Roma

Roma ★★

Roma has two very diferent impulses: one is trying to make a larger panel of Mexican society at the turn of the 70s with Cleo serving as it center and the other a nostalgic reverie, one that uses its aesthetic tour de force to justify every fetishistic detail it can throw at the audience. Cuaron knows his title will bring to mind Fellini who often also operate into such impulses, but as much as I think Fellini's navel gazing can be very annoying, it is also honest, his self comes first and that is it. Cuaron wants to have it both ways and that doesn't work. That means whatever the movie tries to operate into a larger net (be it recognizing Cleo's ultimate explotation or dealing with political unrest, it falls on its face).

Roma is at its best when it is just forcing the audience to take every inch of its lovely rendered details (be detail huge signifiers of wealth, pain or wonder), a sort of kind gentle version of "in your face" extreme cinema. To be fair, I thought all those elaborate movements to be rather dull, going from nullifying everyday life activity in name of some "high art" calling or elavating real state porn through Tarr/Tarkoviski-isms. One fascinating aspect: how the kids gaze complete dominate the process while the drama careful sidestep them. A very calculate dramatic movement, the helps to explain why the drama is so thin, but intriguing regardless.
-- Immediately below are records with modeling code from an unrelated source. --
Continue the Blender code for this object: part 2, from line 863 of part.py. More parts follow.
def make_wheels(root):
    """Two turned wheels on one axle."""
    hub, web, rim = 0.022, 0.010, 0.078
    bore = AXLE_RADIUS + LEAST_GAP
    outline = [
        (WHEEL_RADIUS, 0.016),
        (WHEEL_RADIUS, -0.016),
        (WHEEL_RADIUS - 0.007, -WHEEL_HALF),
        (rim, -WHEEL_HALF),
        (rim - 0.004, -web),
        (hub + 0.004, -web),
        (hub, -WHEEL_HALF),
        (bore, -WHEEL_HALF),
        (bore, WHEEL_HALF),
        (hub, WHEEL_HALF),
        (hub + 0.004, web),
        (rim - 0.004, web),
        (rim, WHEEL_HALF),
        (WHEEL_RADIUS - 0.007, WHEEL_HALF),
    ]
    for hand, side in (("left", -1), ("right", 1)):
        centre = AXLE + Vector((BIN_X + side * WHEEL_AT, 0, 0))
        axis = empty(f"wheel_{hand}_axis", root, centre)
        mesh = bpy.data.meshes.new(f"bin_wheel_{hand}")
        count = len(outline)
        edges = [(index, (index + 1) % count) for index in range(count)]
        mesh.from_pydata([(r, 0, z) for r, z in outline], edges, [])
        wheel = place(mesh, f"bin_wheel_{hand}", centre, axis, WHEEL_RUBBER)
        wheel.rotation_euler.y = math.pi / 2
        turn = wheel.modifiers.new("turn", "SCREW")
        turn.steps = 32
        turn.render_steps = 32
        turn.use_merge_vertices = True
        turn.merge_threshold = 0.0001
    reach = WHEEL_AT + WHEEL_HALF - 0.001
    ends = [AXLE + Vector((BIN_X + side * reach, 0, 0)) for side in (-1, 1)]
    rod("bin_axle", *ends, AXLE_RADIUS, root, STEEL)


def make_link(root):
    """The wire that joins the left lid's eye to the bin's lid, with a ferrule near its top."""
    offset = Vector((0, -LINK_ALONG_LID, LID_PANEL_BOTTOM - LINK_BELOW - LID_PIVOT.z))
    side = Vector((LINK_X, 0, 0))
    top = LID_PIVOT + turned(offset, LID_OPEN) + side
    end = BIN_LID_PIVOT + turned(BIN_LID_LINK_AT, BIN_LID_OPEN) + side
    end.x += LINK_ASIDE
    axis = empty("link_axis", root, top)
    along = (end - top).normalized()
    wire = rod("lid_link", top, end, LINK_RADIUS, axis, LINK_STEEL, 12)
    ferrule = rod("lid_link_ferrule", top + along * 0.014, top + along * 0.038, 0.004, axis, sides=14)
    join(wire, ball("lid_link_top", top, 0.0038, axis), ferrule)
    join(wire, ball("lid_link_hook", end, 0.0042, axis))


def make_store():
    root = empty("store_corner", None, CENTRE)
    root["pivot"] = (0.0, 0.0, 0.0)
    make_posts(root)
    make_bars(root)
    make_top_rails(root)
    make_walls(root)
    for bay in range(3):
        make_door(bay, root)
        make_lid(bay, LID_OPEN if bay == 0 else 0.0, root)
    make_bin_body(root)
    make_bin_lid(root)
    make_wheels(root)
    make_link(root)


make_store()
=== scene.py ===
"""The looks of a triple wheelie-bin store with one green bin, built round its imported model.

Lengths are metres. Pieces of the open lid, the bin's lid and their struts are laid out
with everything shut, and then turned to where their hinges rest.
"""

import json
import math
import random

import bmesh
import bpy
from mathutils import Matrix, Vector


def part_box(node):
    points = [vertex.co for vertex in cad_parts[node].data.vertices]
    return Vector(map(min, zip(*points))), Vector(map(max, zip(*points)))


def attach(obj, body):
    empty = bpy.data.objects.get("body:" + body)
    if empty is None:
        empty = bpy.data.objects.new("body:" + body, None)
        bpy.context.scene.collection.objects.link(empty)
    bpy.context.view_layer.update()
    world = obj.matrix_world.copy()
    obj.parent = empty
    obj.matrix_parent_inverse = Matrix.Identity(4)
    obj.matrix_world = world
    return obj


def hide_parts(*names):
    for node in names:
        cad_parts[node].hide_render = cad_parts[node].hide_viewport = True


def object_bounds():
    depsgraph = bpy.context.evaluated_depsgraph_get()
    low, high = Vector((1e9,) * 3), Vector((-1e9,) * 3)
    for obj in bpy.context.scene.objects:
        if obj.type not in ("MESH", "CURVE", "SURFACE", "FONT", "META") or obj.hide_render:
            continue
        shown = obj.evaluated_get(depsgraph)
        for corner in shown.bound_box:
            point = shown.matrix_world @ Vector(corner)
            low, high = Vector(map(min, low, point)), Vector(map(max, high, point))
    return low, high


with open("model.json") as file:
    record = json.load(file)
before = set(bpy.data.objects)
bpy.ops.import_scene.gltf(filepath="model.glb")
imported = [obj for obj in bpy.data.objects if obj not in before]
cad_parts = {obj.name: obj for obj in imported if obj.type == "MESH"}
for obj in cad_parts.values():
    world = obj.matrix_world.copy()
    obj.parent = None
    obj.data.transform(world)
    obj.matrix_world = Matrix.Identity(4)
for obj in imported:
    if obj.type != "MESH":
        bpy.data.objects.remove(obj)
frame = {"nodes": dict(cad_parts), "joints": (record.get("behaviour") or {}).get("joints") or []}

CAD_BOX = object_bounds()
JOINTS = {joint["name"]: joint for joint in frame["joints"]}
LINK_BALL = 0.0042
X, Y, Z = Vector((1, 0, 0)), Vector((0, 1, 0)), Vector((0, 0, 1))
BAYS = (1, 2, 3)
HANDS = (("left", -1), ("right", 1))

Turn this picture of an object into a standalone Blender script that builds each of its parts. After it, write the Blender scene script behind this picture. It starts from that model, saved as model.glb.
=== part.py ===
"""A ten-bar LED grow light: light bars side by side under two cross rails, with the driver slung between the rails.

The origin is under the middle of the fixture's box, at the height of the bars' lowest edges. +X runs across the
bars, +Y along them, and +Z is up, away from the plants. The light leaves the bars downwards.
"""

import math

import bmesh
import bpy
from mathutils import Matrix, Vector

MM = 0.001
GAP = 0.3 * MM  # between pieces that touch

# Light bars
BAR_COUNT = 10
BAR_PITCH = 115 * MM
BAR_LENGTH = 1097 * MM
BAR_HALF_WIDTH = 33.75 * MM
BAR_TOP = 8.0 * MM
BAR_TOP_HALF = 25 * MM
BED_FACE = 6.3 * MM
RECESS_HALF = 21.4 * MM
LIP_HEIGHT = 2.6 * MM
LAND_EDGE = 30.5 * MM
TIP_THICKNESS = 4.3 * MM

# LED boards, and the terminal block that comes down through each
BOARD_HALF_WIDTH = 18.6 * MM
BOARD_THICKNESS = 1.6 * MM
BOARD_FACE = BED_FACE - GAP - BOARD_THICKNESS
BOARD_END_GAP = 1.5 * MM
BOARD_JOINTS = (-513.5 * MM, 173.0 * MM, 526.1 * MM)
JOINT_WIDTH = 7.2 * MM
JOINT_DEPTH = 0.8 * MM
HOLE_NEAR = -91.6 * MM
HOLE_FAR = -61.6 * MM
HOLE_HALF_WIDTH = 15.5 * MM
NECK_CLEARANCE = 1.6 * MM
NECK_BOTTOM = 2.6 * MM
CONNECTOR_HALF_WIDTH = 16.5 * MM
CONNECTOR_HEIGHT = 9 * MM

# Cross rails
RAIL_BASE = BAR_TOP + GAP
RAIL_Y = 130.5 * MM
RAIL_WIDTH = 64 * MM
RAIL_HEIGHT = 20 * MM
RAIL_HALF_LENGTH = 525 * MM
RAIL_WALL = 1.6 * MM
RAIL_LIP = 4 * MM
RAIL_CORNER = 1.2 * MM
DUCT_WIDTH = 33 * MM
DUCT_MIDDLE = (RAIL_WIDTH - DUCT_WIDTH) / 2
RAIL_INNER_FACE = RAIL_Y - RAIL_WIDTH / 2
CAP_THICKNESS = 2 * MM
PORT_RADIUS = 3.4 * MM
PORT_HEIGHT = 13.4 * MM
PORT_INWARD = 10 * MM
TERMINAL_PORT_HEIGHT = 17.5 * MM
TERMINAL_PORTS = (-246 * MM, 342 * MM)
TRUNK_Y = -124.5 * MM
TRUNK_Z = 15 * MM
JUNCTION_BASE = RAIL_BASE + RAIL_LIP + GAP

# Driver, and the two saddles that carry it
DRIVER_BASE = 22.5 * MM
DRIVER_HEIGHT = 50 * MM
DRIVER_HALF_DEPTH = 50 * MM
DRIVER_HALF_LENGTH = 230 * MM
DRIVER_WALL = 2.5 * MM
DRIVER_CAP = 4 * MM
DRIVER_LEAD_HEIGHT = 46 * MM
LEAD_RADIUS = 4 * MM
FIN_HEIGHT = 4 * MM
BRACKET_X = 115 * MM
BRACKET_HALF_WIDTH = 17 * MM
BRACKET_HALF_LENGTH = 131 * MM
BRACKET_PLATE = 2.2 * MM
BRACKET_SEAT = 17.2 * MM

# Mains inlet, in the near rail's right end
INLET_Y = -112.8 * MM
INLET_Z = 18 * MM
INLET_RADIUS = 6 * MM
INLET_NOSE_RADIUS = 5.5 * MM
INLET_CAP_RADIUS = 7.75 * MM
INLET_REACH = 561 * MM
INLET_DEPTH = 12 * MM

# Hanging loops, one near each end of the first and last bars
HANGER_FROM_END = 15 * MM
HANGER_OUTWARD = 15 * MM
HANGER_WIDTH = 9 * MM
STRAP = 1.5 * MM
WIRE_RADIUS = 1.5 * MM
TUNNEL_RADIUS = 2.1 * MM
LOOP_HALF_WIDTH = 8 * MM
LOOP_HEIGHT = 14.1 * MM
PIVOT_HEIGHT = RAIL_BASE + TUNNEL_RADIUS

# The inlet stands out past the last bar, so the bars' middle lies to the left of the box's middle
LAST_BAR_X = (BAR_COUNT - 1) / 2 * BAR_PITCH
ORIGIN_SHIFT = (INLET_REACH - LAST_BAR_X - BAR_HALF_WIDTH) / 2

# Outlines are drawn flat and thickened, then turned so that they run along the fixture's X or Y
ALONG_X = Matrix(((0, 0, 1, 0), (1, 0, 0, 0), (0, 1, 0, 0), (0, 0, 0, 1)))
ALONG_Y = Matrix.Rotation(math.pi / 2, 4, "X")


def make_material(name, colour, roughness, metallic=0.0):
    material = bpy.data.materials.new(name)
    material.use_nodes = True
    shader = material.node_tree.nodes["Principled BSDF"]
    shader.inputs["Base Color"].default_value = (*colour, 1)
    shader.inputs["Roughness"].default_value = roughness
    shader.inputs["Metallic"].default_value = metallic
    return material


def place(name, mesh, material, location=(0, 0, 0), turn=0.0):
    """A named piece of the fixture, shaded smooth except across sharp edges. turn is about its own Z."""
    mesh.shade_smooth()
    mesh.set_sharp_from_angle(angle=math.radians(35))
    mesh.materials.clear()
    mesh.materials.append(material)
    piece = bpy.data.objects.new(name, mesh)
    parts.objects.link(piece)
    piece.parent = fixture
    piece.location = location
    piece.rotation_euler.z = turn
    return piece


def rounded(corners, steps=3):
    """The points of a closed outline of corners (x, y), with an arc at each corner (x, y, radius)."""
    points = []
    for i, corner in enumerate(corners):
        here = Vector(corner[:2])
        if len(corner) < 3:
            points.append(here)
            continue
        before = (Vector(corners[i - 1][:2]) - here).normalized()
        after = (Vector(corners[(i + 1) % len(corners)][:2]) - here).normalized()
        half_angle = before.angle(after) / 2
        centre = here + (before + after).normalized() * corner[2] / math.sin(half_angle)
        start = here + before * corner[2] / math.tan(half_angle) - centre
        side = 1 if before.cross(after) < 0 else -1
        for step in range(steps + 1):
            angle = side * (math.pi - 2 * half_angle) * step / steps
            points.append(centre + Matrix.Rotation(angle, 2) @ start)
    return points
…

Here in Brazil, there's been far more negative writing about the film's handling of Cleo than in US and that makes sense given how Brazil and Mexico have many social similarities. Full disclosure: i'm from a relative similar social background to Cuaron and had a nanny very much like Cleo and good chunks of Roma is very recognizable despite a couple of decades of difference. Some of Roma certainly plays different when you come from a society where having one or two maids is seem as a birthright as long as you were born with little (not much) money. I don't think it is quite right to claim Cuaron ignore those issues, Roma is about class and privilege (including the artist privilege of turning his memories into such a movie), he just hits a wall in how to deal with it beyond some bland gestures of recognition. The final result is that he can't offer much more than an update more self-aware version of his mother's paternalism. A small corrective, that still does little to upset the social order.

Roma is better when recognizing Cuaron own privileges and owning up to his power as major contemporary filmmaker, when it is more about 2018 Cuaron looking back to his youth (like the hilarious scene with Mooroned as over the top an ego trip as anything in current movies), on those terms Cleo gets lost in the shuffle, she might got a lot of screen time and the film might feel empathy for her suffering, but at the end of the day she is just another piece of furniture for Cuaron's panorama and his real subject how he is now able to do so.

At least he is honest enough to recognize he rather hit a well-lit pretty shot than find any social honest in his situations. That is his prerrogative as a filmmaker for better and for worse, if only those shots could exist beyond the still-lifes of Latin American middle upper class decay they are happy to settle for, maybe some of Roma could feel alive.